* Task brief *
Quote exactly, and only, the lines from the one with "cad_parts[node].hide_render = cad_parts[node].hide_viewport" down to the one with "bpy.data.objects.remove(obj)", both included.

* Given data *
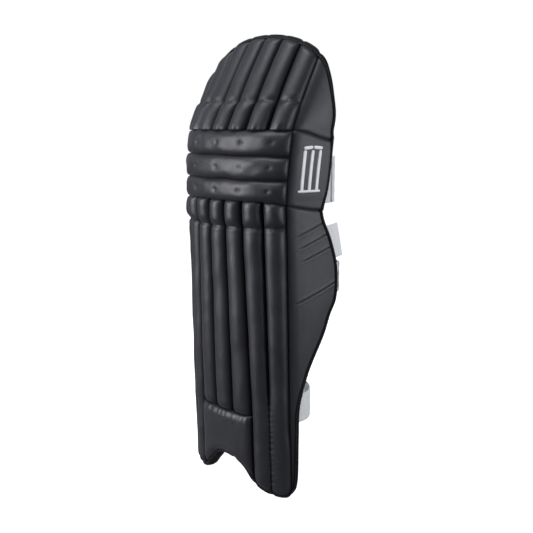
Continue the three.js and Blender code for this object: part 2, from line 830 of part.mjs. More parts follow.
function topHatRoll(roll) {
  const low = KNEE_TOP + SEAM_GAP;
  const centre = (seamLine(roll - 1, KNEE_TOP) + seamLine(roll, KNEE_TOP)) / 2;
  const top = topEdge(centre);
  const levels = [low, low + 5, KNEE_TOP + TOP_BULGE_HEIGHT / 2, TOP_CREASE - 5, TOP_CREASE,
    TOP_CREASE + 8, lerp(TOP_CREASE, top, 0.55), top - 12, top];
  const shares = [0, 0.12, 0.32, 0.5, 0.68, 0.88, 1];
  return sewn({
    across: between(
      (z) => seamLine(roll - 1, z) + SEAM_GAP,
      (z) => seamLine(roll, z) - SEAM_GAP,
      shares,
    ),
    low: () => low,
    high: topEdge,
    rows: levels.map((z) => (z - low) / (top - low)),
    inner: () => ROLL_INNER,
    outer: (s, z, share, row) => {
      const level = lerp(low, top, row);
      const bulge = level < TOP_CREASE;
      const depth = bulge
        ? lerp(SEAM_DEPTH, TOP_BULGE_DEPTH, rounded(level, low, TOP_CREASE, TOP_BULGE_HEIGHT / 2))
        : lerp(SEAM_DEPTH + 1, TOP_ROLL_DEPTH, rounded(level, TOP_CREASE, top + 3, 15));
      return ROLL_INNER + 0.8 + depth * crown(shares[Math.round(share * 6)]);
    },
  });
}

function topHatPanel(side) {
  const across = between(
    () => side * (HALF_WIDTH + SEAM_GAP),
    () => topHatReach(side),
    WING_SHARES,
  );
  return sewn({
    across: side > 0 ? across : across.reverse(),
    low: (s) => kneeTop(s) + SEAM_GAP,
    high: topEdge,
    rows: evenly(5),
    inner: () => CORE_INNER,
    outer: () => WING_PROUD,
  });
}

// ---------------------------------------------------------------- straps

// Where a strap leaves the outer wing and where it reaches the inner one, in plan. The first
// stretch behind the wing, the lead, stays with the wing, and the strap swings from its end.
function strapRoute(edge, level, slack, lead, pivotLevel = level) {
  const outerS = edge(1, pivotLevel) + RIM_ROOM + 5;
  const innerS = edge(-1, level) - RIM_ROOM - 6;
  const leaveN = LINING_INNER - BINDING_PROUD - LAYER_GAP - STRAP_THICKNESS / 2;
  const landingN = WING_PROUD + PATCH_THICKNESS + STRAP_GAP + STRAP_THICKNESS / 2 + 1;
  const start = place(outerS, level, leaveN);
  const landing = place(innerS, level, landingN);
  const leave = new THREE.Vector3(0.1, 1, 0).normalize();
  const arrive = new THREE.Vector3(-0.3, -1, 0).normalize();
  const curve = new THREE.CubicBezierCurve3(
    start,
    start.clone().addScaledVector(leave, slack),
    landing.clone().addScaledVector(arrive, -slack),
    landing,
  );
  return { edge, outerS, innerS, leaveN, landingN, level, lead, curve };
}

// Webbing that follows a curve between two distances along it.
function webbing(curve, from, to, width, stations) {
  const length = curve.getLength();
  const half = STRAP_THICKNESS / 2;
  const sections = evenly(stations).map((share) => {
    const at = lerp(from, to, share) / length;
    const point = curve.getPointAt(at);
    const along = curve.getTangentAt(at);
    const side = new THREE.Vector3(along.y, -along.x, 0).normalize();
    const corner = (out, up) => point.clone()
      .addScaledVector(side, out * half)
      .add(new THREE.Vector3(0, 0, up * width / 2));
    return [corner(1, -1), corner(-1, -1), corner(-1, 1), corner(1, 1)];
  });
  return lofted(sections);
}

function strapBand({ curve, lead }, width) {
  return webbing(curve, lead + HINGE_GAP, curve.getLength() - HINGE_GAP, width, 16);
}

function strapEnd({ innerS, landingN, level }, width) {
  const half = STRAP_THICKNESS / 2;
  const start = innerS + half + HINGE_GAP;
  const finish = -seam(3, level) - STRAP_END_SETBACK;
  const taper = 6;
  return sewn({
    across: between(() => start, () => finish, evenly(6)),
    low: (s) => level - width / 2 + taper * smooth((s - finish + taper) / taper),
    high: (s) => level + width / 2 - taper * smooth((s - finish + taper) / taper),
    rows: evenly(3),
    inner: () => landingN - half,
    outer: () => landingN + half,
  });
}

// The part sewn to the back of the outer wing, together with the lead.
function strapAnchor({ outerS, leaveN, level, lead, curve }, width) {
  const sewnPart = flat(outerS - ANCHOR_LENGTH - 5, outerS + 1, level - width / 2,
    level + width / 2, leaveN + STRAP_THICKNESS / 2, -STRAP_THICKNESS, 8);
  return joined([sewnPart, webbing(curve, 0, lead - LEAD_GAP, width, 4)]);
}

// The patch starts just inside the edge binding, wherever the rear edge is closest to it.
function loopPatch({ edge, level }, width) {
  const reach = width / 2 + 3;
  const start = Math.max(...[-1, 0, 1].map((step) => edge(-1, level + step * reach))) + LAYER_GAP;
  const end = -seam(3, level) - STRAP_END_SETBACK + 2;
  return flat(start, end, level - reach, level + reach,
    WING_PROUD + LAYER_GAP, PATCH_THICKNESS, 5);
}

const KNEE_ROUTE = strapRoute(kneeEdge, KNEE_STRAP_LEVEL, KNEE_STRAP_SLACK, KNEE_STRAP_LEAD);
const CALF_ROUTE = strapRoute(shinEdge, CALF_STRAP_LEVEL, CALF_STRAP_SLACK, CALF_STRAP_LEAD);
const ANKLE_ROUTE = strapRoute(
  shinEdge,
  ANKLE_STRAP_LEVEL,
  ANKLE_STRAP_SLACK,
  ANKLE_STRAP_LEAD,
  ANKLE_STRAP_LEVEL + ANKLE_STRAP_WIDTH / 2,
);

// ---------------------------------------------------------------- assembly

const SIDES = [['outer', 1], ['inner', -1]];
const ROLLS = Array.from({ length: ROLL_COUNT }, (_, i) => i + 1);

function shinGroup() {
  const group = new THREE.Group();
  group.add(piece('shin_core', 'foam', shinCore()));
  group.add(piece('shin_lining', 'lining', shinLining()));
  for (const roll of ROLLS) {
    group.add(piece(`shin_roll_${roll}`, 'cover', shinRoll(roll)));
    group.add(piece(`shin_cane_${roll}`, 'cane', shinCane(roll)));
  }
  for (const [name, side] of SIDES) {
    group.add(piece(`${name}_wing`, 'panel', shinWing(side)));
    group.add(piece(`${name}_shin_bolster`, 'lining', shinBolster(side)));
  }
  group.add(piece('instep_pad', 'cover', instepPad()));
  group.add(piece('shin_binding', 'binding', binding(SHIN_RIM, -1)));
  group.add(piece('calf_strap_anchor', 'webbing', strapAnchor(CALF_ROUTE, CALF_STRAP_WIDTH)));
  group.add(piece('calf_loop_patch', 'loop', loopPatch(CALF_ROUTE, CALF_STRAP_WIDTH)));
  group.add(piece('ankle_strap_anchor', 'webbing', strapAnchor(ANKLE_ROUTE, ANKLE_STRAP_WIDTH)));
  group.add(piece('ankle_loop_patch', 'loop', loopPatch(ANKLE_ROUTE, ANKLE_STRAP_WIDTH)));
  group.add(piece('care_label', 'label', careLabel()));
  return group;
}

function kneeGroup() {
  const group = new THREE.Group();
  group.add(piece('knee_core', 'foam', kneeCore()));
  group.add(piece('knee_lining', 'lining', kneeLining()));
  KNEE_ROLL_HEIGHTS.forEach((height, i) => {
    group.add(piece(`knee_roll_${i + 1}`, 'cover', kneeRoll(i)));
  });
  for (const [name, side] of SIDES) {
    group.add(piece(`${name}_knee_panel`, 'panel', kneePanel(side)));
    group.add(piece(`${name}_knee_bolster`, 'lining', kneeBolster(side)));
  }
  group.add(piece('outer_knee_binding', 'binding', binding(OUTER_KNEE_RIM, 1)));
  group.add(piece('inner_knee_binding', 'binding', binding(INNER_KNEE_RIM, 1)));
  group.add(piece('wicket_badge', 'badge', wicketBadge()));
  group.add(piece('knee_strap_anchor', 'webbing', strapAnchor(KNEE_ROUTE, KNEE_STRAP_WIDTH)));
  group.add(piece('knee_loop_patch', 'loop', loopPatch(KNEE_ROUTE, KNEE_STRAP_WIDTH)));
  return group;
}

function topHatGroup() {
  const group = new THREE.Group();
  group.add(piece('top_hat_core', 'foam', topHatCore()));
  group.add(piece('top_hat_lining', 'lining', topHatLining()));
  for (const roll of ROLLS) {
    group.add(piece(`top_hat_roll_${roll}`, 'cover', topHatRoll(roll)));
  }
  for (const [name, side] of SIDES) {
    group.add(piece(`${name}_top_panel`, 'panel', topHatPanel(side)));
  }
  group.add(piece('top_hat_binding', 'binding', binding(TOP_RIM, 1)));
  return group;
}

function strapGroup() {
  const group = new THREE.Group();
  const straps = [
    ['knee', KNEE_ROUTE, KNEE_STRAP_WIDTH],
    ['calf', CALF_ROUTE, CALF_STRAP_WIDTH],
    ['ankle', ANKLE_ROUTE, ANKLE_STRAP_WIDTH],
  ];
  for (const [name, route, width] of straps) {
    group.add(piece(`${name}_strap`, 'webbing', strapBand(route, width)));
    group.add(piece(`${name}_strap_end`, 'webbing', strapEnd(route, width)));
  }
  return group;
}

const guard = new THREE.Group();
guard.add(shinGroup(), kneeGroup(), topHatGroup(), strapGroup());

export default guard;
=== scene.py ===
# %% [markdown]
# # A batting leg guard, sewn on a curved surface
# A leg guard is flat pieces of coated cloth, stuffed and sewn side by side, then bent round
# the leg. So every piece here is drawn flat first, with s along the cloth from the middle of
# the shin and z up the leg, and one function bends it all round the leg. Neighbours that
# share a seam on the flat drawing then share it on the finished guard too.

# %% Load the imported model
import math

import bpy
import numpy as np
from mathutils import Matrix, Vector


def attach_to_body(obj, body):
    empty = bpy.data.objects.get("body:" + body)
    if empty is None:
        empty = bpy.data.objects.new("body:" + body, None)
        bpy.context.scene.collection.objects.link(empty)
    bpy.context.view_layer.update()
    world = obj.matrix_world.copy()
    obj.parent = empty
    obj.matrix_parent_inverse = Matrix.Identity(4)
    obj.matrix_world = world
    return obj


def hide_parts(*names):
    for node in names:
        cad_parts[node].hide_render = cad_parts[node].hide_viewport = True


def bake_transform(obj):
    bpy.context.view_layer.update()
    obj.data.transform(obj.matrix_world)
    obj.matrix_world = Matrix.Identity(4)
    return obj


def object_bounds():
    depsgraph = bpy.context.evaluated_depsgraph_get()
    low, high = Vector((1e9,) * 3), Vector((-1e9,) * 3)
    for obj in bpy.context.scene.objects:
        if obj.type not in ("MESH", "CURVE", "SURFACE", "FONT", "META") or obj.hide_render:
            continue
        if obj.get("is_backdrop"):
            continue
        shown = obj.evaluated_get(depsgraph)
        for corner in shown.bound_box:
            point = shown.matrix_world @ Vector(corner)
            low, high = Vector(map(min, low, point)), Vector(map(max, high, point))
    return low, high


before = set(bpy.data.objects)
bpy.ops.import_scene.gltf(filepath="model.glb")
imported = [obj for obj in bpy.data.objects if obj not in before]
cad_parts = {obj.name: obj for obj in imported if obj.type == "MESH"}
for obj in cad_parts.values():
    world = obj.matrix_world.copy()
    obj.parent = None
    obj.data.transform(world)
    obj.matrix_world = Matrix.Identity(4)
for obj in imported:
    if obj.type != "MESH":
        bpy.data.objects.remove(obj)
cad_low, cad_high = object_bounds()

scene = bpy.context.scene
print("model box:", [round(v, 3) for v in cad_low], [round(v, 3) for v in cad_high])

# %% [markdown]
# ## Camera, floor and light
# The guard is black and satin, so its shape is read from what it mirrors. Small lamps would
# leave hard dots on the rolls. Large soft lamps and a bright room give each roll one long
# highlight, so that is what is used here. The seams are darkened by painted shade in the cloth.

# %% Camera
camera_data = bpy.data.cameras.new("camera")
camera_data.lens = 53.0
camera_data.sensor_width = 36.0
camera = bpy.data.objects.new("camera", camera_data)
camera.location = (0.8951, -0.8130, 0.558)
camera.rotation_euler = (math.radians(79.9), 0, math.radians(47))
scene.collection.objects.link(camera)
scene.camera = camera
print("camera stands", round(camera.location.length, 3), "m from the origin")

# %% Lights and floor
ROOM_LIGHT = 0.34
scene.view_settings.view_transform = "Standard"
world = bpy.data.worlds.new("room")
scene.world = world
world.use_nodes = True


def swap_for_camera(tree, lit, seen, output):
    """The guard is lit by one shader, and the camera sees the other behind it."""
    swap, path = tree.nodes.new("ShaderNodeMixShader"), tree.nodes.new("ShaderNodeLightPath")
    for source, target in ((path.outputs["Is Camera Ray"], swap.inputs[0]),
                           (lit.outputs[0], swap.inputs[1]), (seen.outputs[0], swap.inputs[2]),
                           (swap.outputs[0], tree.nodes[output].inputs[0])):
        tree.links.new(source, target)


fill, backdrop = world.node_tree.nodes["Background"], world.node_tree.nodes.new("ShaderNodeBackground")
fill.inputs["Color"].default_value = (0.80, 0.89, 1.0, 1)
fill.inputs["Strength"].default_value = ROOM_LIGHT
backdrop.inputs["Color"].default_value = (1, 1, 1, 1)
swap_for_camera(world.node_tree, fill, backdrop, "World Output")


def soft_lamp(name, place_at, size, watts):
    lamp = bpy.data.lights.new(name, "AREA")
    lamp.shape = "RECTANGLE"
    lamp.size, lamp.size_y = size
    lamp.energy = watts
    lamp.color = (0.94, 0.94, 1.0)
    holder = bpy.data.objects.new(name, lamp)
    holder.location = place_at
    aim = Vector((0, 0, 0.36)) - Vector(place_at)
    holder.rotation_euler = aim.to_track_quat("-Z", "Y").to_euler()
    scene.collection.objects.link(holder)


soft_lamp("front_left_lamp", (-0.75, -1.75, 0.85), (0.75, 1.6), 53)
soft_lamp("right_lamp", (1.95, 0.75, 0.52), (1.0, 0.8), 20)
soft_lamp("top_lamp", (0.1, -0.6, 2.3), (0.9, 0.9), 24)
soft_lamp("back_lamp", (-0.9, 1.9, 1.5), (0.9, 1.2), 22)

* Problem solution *
        cad_parts[node].hide_render = cad_parts[node].hide_viewport = True


def bake_transform(obj):
    bpy.context.view_layer.update()
    obj.data.transform(obj.matrix_world)
    obj.matrix_world = Matrix.Identity(4)
    return obj


def object_bounds():
    depsgraph = bpy.context.evaluated_depsgraph_get()
    low, high = Vector((1e9,) * 3), Vector((-1e9,) * 3)
    for obj in bpy.context.scene.objects:
        if obj.type not in ("MESH", "CURVE", "SURFACE", "FONT", "META") or obj.hide_render:
            continue
        if obj.get("is_backdrop"):
            continue
        shown = obj.evaluated_get(depsgraph)
        for corner in shown.bound_box:
            point = shown.matrix_world @ Vector(corner)
            low, high = Vector(map(min, low, point)), Vector(map(max, high, point))
    return low, high


before = set(bpy.data.objects)
bpy.ops.import_scene.gltf(filepath="model.glb")
imported = [obj for obj in bpy.data.objects if obj not in before]
cad_parts = {obj.name: obj for obj in imported if obj.type == "MESH"}
for obj in cad_parts.values():
    world = obj.matrix_world.copy()
    obj.parent = None
    obj.data.transform(world)
    obj.matrix_world = Matrix.Identity(4)
for obj in imported:
    if obj.type != "MESH":
        bpy.data.objects.remove(obj)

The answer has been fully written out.